Schon im Juni 1938 verkaufte Siegmund Neu sein Haus in der Wallstraße 11 und zog nach Frankfurt. Gemeinsam mit seiner 60-jährigen Ehefrau Jenny wurde Siegmund Neu am 1. September 1942 im Alter von 66 Jahren bei der achten großen Deportation in das Durchgangs- und Konzentrationslager Theresienstadt verschleppt, wo beide nach anderthalb Jahren ums Leben kamen.

Ihr Sohn Manfred emigrierte im Juni 1938 nach New York.
Sohn Max wurde im September 1935 verhaftet. Ihm wurde vorgeworfen, er habe sich des Vergehens der „Rassenschande“ schuldig gemacht, indem er ein Verhältnis zu der im elterlichen Haushalt beschäftigten nichtjüdischen Hausangestellten gehabt habe. Ohne Prozess und ohne Urteil blieb er von September 1935 bis 27. März 1936 im Konzentrationslager Dachau inhaftiert. Auch die damals 20-jährige Hausangestellte wurde verhaftet und bis Januar 1936 im Konzentrationslager Moringen gefangen gehalten.
Max Neu wurde genötigt, eine Erklärung abzugeben, dass er nicht beabsichtige, die junge Frau zu heiraten. Nach seiner Haftentlassung emigrierte er im Juli 1936 in die USA.

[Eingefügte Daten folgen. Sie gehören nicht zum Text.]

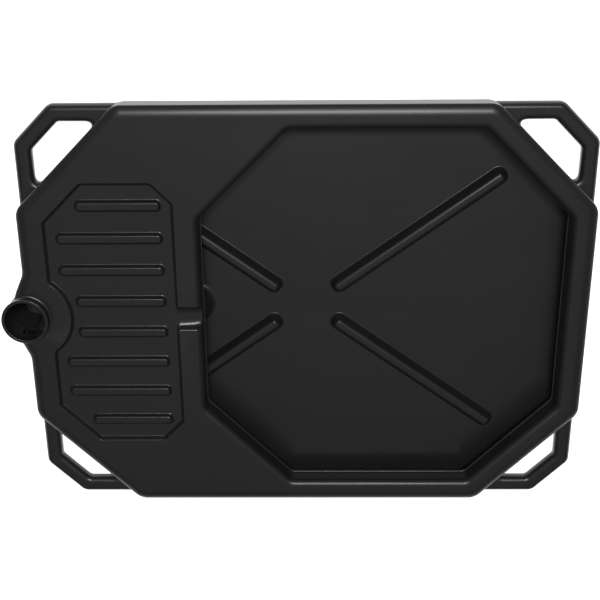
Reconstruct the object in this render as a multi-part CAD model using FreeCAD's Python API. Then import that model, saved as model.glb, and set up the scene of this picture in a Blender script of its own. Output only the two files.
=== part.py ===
"""Oil drain pan: a shallow eight-sided basin under a deck with a drip tray and a pour neck.

The body is a lower pan and an upper deck that meet on a parting plane at half height.
Four grab handles stand on that plane, one at each cut-off corner.
+X points to the basin end, +Y to the back, +Z up.  The origin is the centre of the base.
"""
import FreeCAD
import Part
import math
import os

# ---------------------------------------------------------------- driving sizes, mm
LENGTH = 650.0              # body, without the neck
WIDTH = 492.0
HEIGHT = 50.0               # base to deck
WALL = 3.0
CORNER_CUT = 117.5          # 45 degree corners of the body
CORNER_ROUND = 18.0
PARTING_Z = 25.0            # where the two halves meet, and where the trimmed lip ends
DECK_ROUND = 15.0           # rounding of the deck's outer edge

BULGE_REACH = 14.5          # the end wall swells out round the neck
BULGE_FLAT = 20.0
BULGE_FOOT = 52.0

BASIN_X = (-121.5, 297.5)   # opening in the deck
BASIN_HALF_Y = 220.0
BASIN_CUT = 102.0
BASIN_ROUND = 8.0
BASIN_EDGE = 4.0

TRAY_X = (-297.0, -147.0)   # drip tray
TRAY_HALF_Y = 161.5
TRAY_CUT_OUTER = 46.0
TRAY_CUT_INNER = 24.5
TRAY_DEPTH = 5.0
TRAY_SLOPE = 3.2
TRAY_RIM = 0.8
TRAY_RIB_PITCH = 38.2
TRAY_RIB_BASE = 16.0
TRAY_RIB_TOP = 10.5
TRAY_RIB_INNER_X = -160.0
TRAY_RIB_OUTER_X = (-267.0, -283.5, -283.5, -259.0)     # from the middle of the tray outwards

CHANNEL_X = (-147.0, -117.0)    # from the tray to the basin, through the lip
CHANNEL_HALF_TOP = 13.5
CHANNEL_HALF_FLOOR = 7.0
CHANNEL_DEPTH = 10.0

NECK_X = -323.6
NECK_BORE_R = 23.0
NECK_OUTER_R = 25.5
NECK_RIM_R = 27.0
NECK_RIM_HEIGHT = 4.0
NECK_TOP_Z = HEIGHT + 11.5
NECK_RELIEF = 0.6               # the bore is this much wider below the deck, clear of a stopper
BOSS_FOOT_R = 14.0              # the pan's end wall tapers in below the neck
NECK_CLEARANCE_R = 50.0         # bite that the tray leaves round the neck

HANDLE_OUTER = (323.5, 244.5)   # outer faces of the bars, x and y
HANDLE_BAR = 19.5
HANDLE_HEIGHT = 17.0
HANDLE_OUTER_CUT = 42.5
HANDLE_INNER_CUT = 31.5
HANDLE_ROUND = 7.0
HANDLE_CORNER_ROUND = 12.0
FINGER_GAP_ROUND = 6.5

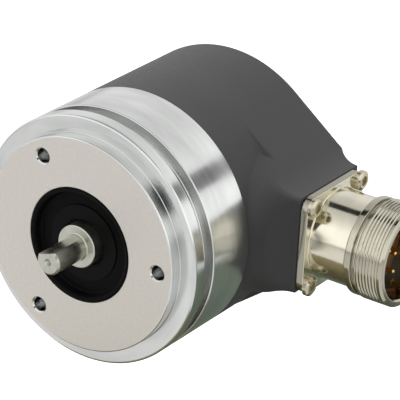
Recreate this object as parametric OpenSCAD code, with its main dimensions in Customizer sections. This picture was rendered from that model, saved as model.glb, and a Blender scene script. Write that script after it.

Wohnhaus der Familie Arthur Neu Wallstraße 20

Hier lebten Arthur und Klara Neu mit ihrer Tochter Trude und Arthurs Mutter Betty. Die Familie betrieb hier ein Vieh- und Ledergeschäft. Nach der Zerstörung der Synagoge überfielen die Nazischläger am 10. November 1938 auch dieses von Juden bewohnte Haus (wie vorstehend schon berichtet).
Betty, Arthur und Klara Neu verließen Langen drei Tage später. Arthur Neu wurde von Bürgermeister Göckel gezwungen, sein Haus mit Gartengrundstück für die Hälfte des amtlich festgesetzten Wertes an einen Privatmann aus Langen zu verkaufen.
Trude Neu konnte bereits 1937 nach Amerika auswandern. 1983 besuchte sie Langen auf Einladung der Stadt.
Arthur und Klara Neu flüchteten 1939 nach Belgien. Nach Einmarsch der Deutschen wurde Arthur Neu im Mai 1940 in das Internierungslager Gurs in Südfrankreich verschleppt, wo er sieben Monate später verstarb. Seine Frau Klara Neu lebte bis Kriegsende in der Illegalität in Belgien. Erst 1946 konnte sie zu ihrer Tochter Trude in die USA auswandern.
Betty Neu wurde 1942 in das Konzentrationslager Theresienstadt deportiert, wo sie am Ende des Jahres umkam.

Wohnhaus von Wilhelm Barth
Obergasse 8

In der Obergasse 8 wohnte Wilhelm Barth, seit März 1930 Mitglied in NSDAP und SA. Er war zeitweise Presse- und Propagandaleiter, Kulturwart, stellvertretender Ortsgruppenleiter und ab 1935 Ortsgruppenleiter der NSDAP. 1933 setzten ihn die Nazis als Stadtbaumeister ein; er behielt dieses Amt bis 1945.
Barth war einer der Wenigen, die nach dem Krieg (1948) vor dem Landgericht Darmstadt wegen der Zerstörung der Synagoge 1938 angeklagt wurden. Reue war bei ihm nicht zu erkennen. Im Gegenteil: Trotz der geringen Strafe von nur 1 Jahr und 3 Monaten legte er gegen dieses Urteil Widerspruch ein und verlangte seinen Freispruch. Zwar gab er zu, den Auftrag zur Inbrandsetzung erteilt zu haben, aber andere seien ihm zuvor gekommen, hätten sich an der Synagoge „betätigt“ und diese angezündet.
Sein Einspruch war erfolgreich, denn im Wiederaufnahmeverfahren 1951 lautete das Urteil jetzt: 8 Monate Gefängnis. 1954 klagte Barth gegen die Kostenfestsetzung in diesem Verfahren. Der NSDAP-Ortsgruppenleiter lebte danach noch viele Jahre unbehelligt in Langen; er starb hier 1987.